# THE EXERCISE
Look through the material below for "handed". Copy every line that contains it.

# MATERIAL FOR THIS TASK
__________________________________________________

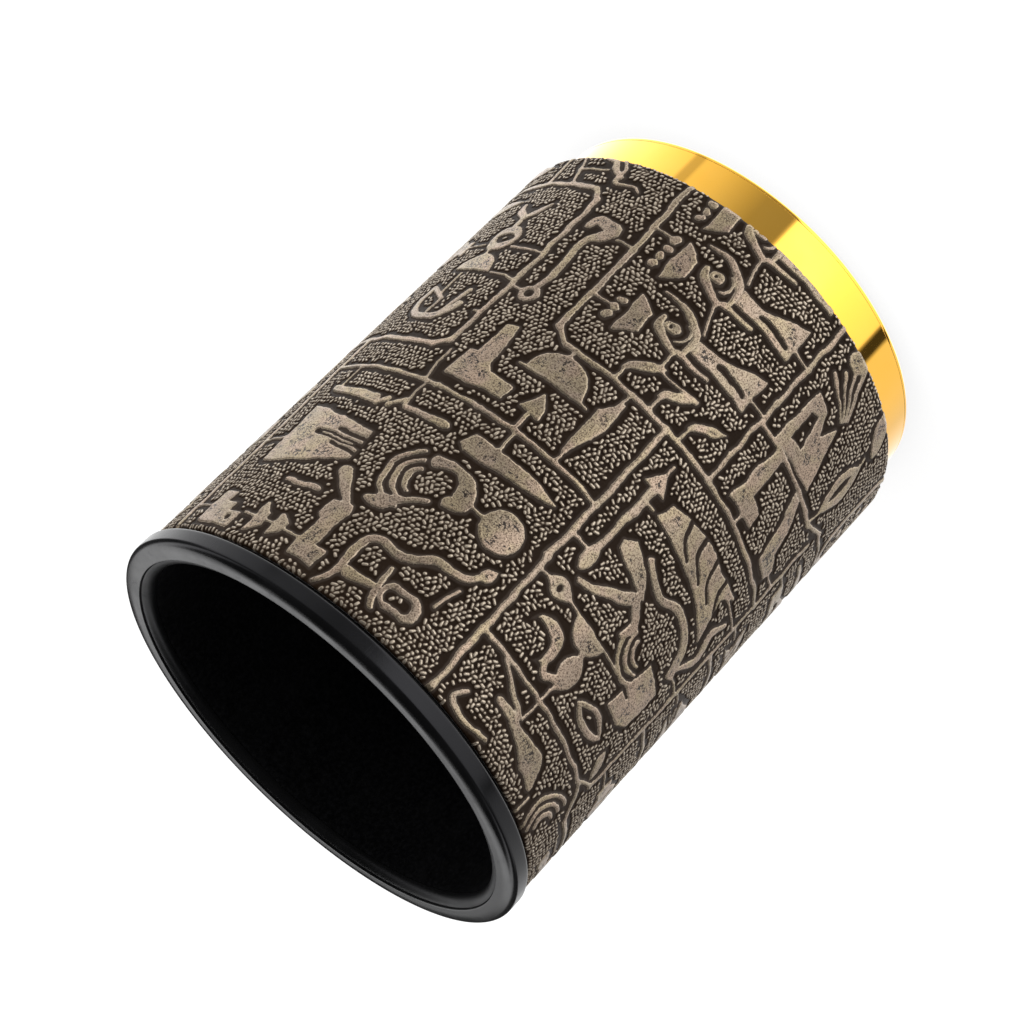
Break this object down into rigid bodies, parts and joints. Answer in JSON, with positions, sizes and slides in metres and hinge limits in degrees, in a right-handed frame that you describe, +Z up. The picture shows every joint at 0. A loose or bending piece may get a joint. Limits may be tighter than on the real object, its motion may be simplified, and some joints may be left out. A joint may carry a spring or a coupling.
{
  "type": "dice cup",
  "caption": "Round dice cup with an embossed leatherette wrap, a black rim bead, a gold-plated base cap and a soft black lining.",
  "frame": {"origin": "centre of the face that the cup stands on, on the cup's axis", "axes": "+Z up along the cup's axis, from the base towards the mouth; the cup is round, so X and Y are free"},
  "size_m": [0.075, 0.075, 0.1],
  "materials": {
    "shell_plastic": "satin moulded black",
    "rim_plastic": "satin moulded black",
    "leatherette": "embossed polyurethane leatherette, dark ground with tan raised tops",
    "flannelette": "brushed black pile",
    "foam": "closed-cell foam sheet",
    "gold_plate": "gold electroplate on moulded plastic, mirror bright",
    "felt": "pressed black felt"
  },
  "bodies": {
    "root": {"cup_shell": "shell_plastic", "rim_ring": "rim_plastic", "leatherette_wrap": "leatherette", "wall_lining": "flannelette", "floor_lining": "flannelette", "floor_pad": "foam", "base_cap": "gold_plate", "base_pad": "felt"}
  },
  "joints": []
}
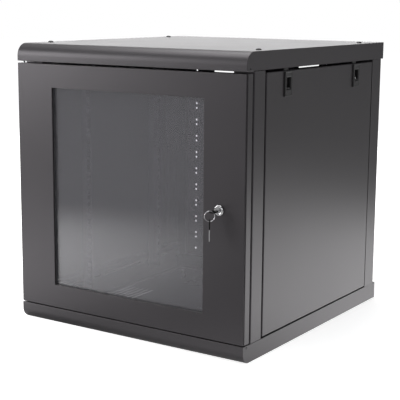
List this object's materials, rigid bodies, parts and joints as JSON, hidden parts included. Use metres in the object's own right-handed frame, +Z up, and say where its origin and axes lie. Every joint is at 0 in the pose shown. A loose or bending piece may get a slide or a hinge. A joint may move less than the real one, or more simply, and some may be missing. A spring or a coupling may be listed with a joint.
{
  "type": "wall mount network cabinet",
  "caption": "Wall-mount 19-inch network cabinet with a hinged glass door, key lock, adjustable rack rails and tilt-out side panels held by slide latches.",
  "frame": {"origin": "centre of the base, on the underside of the bottom cover", "axes": "+X to the right seen from the door, +Y to the rear (wall side), +Z up"},
  "size_m": [0.607, 0.6703, 0.6384],
  "materials": {
    "black_sheet": "fine-textured powder coat",
    "tinted_glass": "polished, tinted",
    "black_rubber": "matte",
    "zinc_steel": "zinc plated",
    "black_screws": "black oxide",
    "chrome": "polished",
    "black_plastic": "fine grain",
    "nylon": "satin"
  },
  "bodies": {
    "cabinet": {"top_cover": "black_sheet", "bottom_cover": "black_sheet", "cable_entry_plate": "black_sheet", "panel_screws": "zinc_steel", "cover_screws": "black_screws", "cover_rivets": "black_screws", "front_post_left": "black_sheet", "front_post_right": "black_sheet", "rear_post_left": "black_sheet", "rear_post_right": "black_sheet", "front_beam_top": "black_sheet", "front_beam_bottom": "black_sheet", "rear_beam_top": "black_sheet", "rear_beam_bottom": "black_sheet", "side_beam_top_left": "black_sheet", "side_beam_top_right": "black_sheet", "side_beam_bottom_left": "black_sheet", "side_beam_bottom_right": "black_sheet", "frame_bolts": "zinc_steel", "rear_panel": "black_sheet", "rail_supports_left": "black_sheet", "rail_supports_right": "black_sheet", "front_rack_rail_left": "black_sheet", "front_rack_rail_right": "black_sheet", "rear_rack_rail_left": "black_sheet", "rear_rack_rail_right": "black_sheet", "rail_bolts": "zinc_steel", "door_bumpers": "black_rubber", "hinge_bushes": "nylon", "earth_stud": "zinc_steel"},
    "door": {"door_plate": "black_sheet", "door_channel_left": "black_sheet", "door_channel_right": "black_sheet", "door_channel_top": "black_sheet", "door_channel_bottom": "black_sheet", "window_gasket": "black_rubber", "window_glass": "tinted_glass", "glass_clips": "zinc_steel", "glass_clip_screws": "zinc_steel", "hinge_brackets": "zinc_steel", "hinge_pin_lower": "zinc_steel", "lock_body": "chrome", "lock_nut": "chrome"},
    "spring_pin": {"hinge_pin_upper": "zinc_steel"},
    "lock": {"lock_plug": "chrome", "lock_cam": "zinc_steel", "cam_screw": "zinc_steel", "key_head": "black_plastic", "key_blade": "zinc_steel"},
    "ring": {"key_ring": "zinc_steel"},
    "spare_key": {"spare_key_head": "black_plastic", "spare_key_blade": "zinc_steel"},
    "panel_right": {"side_panel_right": "black_sheet", "latch_housings_right": "black_plastic"},
    "panel_left": {"side_panel_left": "black_sheet", "latch_housings_left": "black_plastic"},
    "latch_front_right": {"latch_slider_front_right": "black_plastic"},
    "latch_rear_right": {"latch_slider_rear_right": "black_plastic"},
    "latch_front_left": {"latch_slider_front_left": "black_plastic"},
    "latch_rear_left": {"latch_slider_rear_left": "black_plastic"}
  },
  "joints": [
    {"name": "door_swing", "type": "hinge", "parent": "cabinet", "child": "door", "pos_m": [-0.291, -0.3055, 0.317], "axis": [0, 0, -1], "range_deg": [0, 180]},
    {"name": "hinge_pin_retract", "type": "slide", "parent": "door", "child": "spring_pin", "axis": [0, 0, -1], "range_m": [0, 0.01], "stiffness_N_per_m": 400, "springref_m": -0.01},
    {"name": "lock_turn", "type": "hinge", "parent": "door", "child": "lock", "pos_m": [0.24, -0.3175, 0.3165], "axis": [0, -1, 0], "range_deg": [0, 90]},
    {"name": "ring_swing", "type": "hinge", "parent": "lock", "child": "ring", "pos_m": [0.23475, -0.34548, 0.31885], "axis": [0.8339, 0.5519, 0], "range_deg": [-12, 12]},
    {"name": "spare_key_swing", "type": "hinge", "parent": "ring", "child": "spare_key", "pos_m": [0.23475, -0.34548, 0.29785], "axis": [0.8339, 0.5519, 0], "range_deg": [-22, 22]},
    {"name": "panel_tilt_right", "type": "hinge", "parent": "cabinet", "child": "panel_right", "pos_m": [0.3, 0.00775, 0.0415], "axis": [0, 1, 0], "range_deg": [0, 25]},
    {"name": "panel_tilt_left", "type": "hinge", "parent": "cabinet", "child": "panel_left", "pos_m": [-0.3, 0.00775, 0.0415], "axis": [0, -1, 0], "range_deg": [0, 25]},
    {"name": "latch_slide_front_right", "type": "slide", "parent": "panel_right", "child": "latch_front_right", "axis": [0, 0, 1], "range_m": [0, 0.008]},
    {"name": "latch_slide_rear_right", "type": "slide", "parent": "panel_right", "child": "latch_rear_right", "axis": [0, 0, 1], "range_m": [0, 0.008]},
    {"name": "latch_slide_front_left", "type": "slide", "parent": "panel_left", "child": "latch_front_left", "axis": [0, 0, 1], "range_m": [0, 0.008]},
    {"name": "latch_slide_rear_left", "type": "slide", "parent": "panel_left", "child": "latch_rear_left", "axis": [0, 0, 1], "range_m": [0, 0.008]}
  ]
}
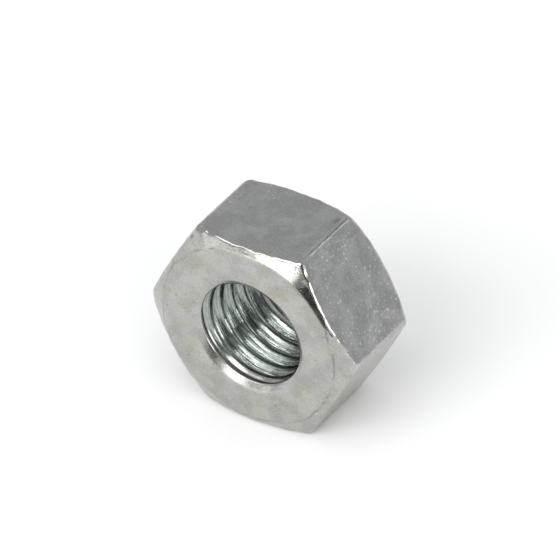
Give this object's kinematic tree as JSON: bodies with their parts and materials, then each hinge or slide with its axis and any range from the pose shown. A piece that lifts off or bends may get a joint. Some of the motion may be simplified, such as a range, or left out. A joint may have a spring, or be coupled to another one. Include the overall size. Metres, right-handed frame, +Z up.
{
  "type": "hex nut",
  "caption": "Plain hexagonal nut with a tapped bore, countersunk at both mouths and chamfered at both ends, for a metric bolt or stud.",
  "frame": {"origin": "centre of the flat that the nut stands on", "axes": "the nut stands on one flat with its bore level along Y: -Y is out of the front bearing face, +Z is up, out of the opposite flat, and two of the six corners point along +X and -X"},
  "size_m": [0.0216, 0.01, 0.019],
  "materials": {
    "zinc_plated_steel": "bright zinc plating, satin, with fine pits and specks"
  },
  "bodies": {
    "root": {"hex_nut": "zinc_plated_steel"}
  },
  "joints": []
}
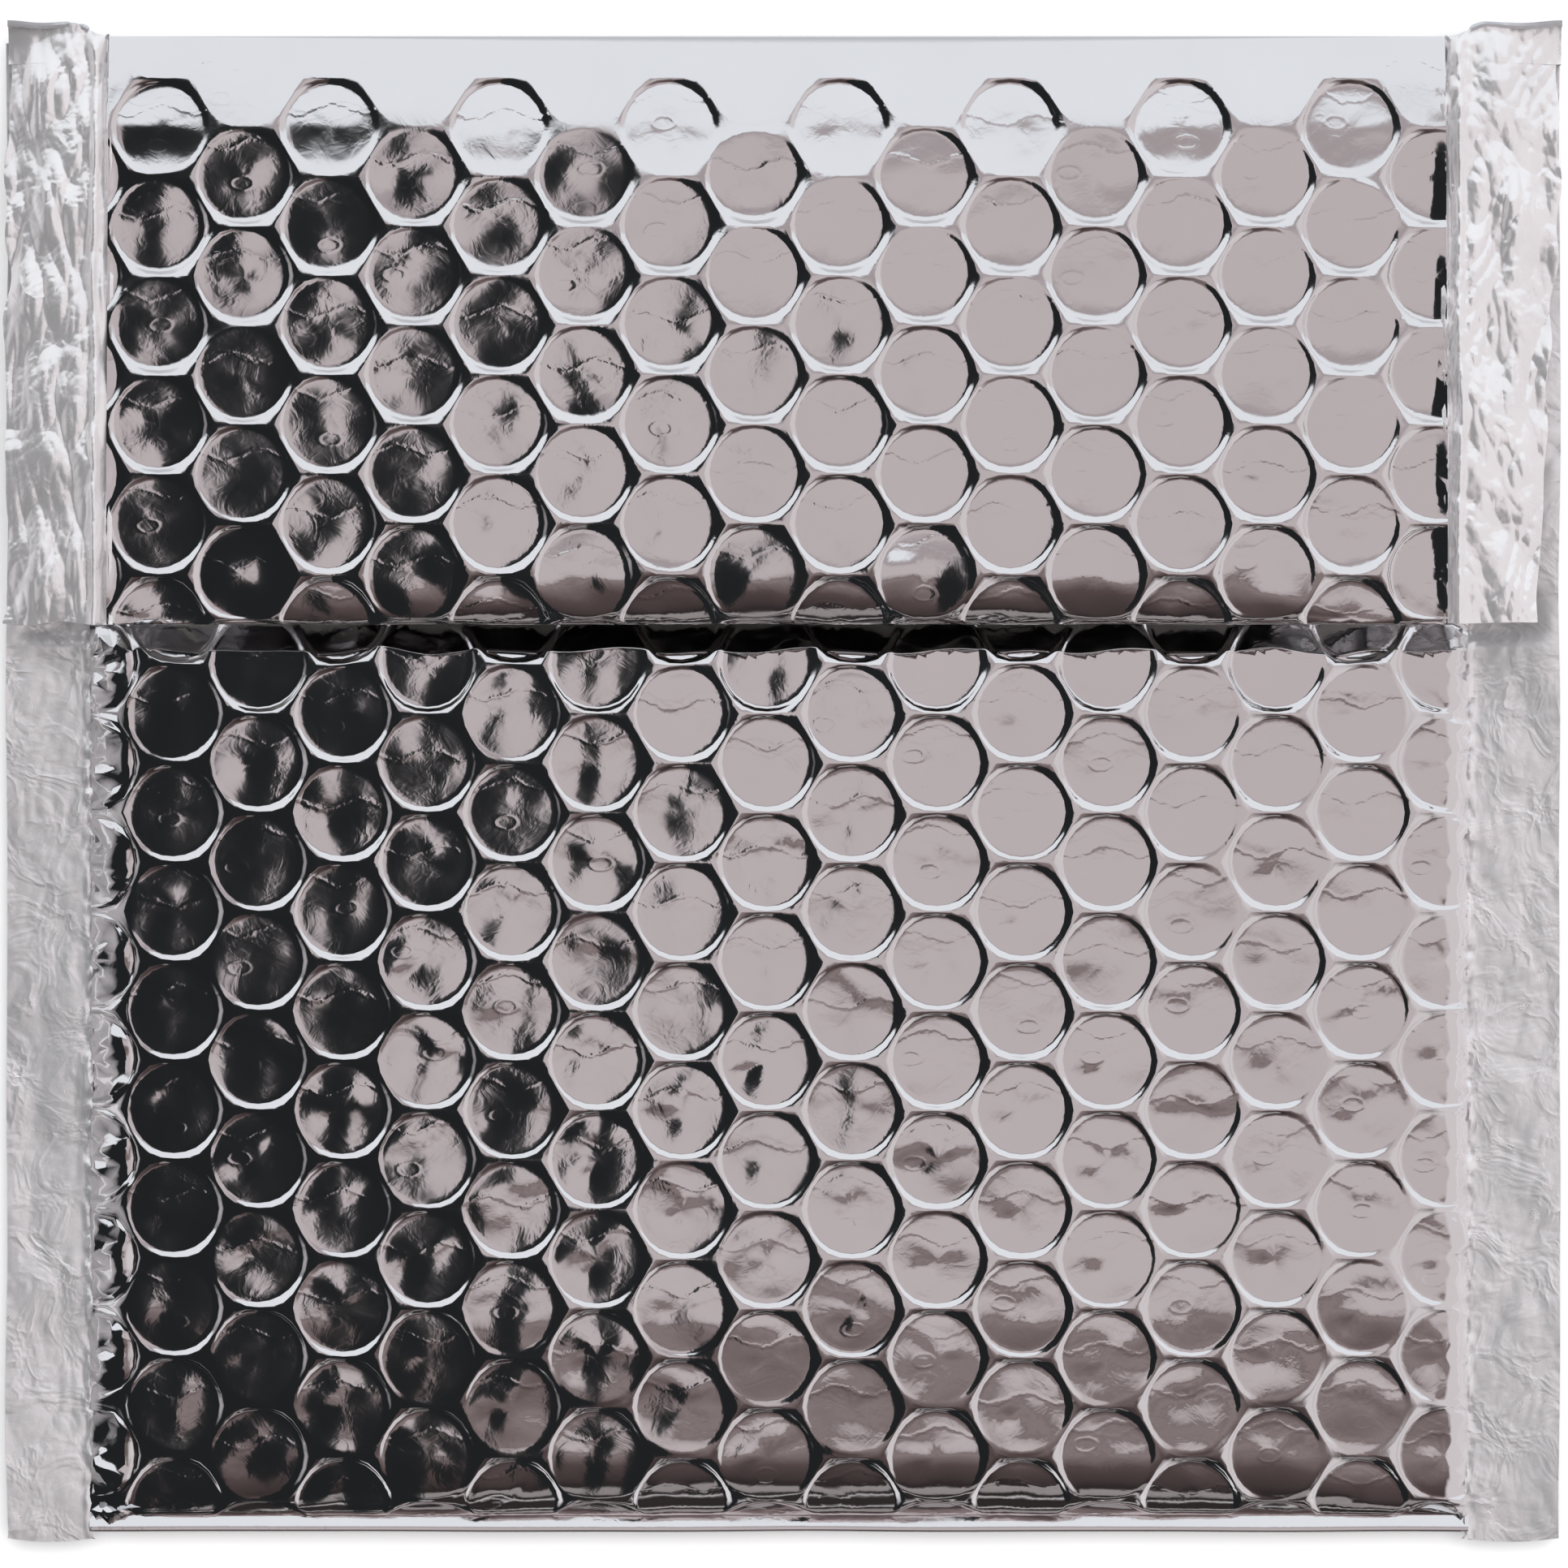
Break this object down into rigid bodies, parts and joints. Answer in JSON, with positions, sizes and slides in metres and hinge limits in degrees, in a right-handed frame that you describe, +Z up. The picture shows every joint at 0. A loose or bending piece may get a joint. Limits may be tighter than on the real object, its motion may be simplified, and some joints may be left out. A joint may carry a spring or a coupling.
{
  "type": "padded bubble mailer",
  "caption": "Flat padded envelope of metallised film bonded to air bubbles, with welded side seals, a fold-over closing flap, an adhesive strip and its pull-off liner.",
  "frame": {"origin": "on the surface the mailer lies on, under the middle of its overall length and width, flap closed", "axes": "+X to the right across the mailer, +Y towards the folded top edge, +Z up through the front panel and flap"},
  "size_m": [0.178, 0.174, 0.0184],
  "materials": {
    "foil": "glossy metallised film",
    "weld": "satin, wrinkled metallised film",
    "inner_film": "semi-gloss film",
    "clear_film": "glossy clear film",
    "adhesive": "tacky gloss",
    "liner": "silicone-coated paper"
  },
  "bodies": {
    "pocket": {"back_foil": "foil", "back_bubble_film": "clear_film", "back_inner_film": "inner_film", "front_foil": "foil", "front_bubble_film": "clear_film", "front_inner_film": "inner_film", "left_seal": "weld", "right_seal": "weld", "bottom_fold": "weld"},
    "fold_strip": {"fold_foil": "foil", "fold_inner_film": "inner_film", "fold_left_ear": "weld", "fold_right_ear": "weld"},
    "flap": {"flap_foil": "foil", "flap_bubble_film": "clear_film", "flap_inner_film": "inner_film", "flap_left_seal": "weld", "flap_right_seal": "weld", "adhesive_strip": "adhesive"},
    "liner": {"release_liner": "liner"}
  },
  "joints": [
    {"name": "flap_fold", "type": "hinge", "parent": "pocket", "child": "fold_strip", "pos_m": [0, 0.0852, 0.004], "axis": [-1, 0, 0], "range_deg": [0, 90]},
    {"name": "flap_crease", "type": "hinge", "parent": "fold_strip", "child": "flap", "pos_m": [0, 0.0852, 0.0144], "axis": [-1, 0, 0], "range_deg": [0, 90]},
    {"name": "liner_peel", "type": "slide", "parent": "flap", "child": "liner", "axis": [1, 0, 0], "range_m": [0, 0.17]}
  ],
  "couplings": [
    {"joint": "flap_crease", "follows": "flap_fold", "ratio": 1}
  ]
}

__________________________________________________

# RESULT OF THIS TASK
Break this object down into rigid bodies, parts and joints. Answer in JSON, with positions, sizes and slides in metres and hinge limits in degrees, in a right-handed frame that you describe, +Z up. The picture shows every joint at 0. A loose or bending piece may get a joint. Limits may be tighter than on the real object, its motion may be simplified, and some joints may be left out. A joint may carry a spring or a coupling.
List this object's materials, rigid bodies, parts and joints as JSON, hidden parts included. Use metres in the object's own right-handed frame, +Z up, and say where its origin and axes lie. Every joint is at 0 in the pose shown. A loose or bending piece may get a slide or a hinge. A joint may move less than the real one, or more simply, and some may be missing. A spring or a coupling may be listed with a joint.
Give this object's kinematic tree as JSON: bodies with their parts and materials, then each hinge or slide with its axis and any range from the pose shown. A piece that lifts off or bends may get a joint. Some of the motion may be simplified, such as a range, or left out. A joint may have a spring, or be coupled to another one. Include the overall size. Metres, right-handed frame, +Z up.
Break this object down into rigid bodies, parts and joints. Answer in JSON, with positions, sizes and slides in metres and hinge limits in degrees, in a right-handed frame that you describe, +Z up. The picture shows every joint at 0. A loose or bending piece may get a joint. Limits may be tighter than on the real object, its motion may be simplified, and some joints may be left out. A joint may carry a spring or a coupling.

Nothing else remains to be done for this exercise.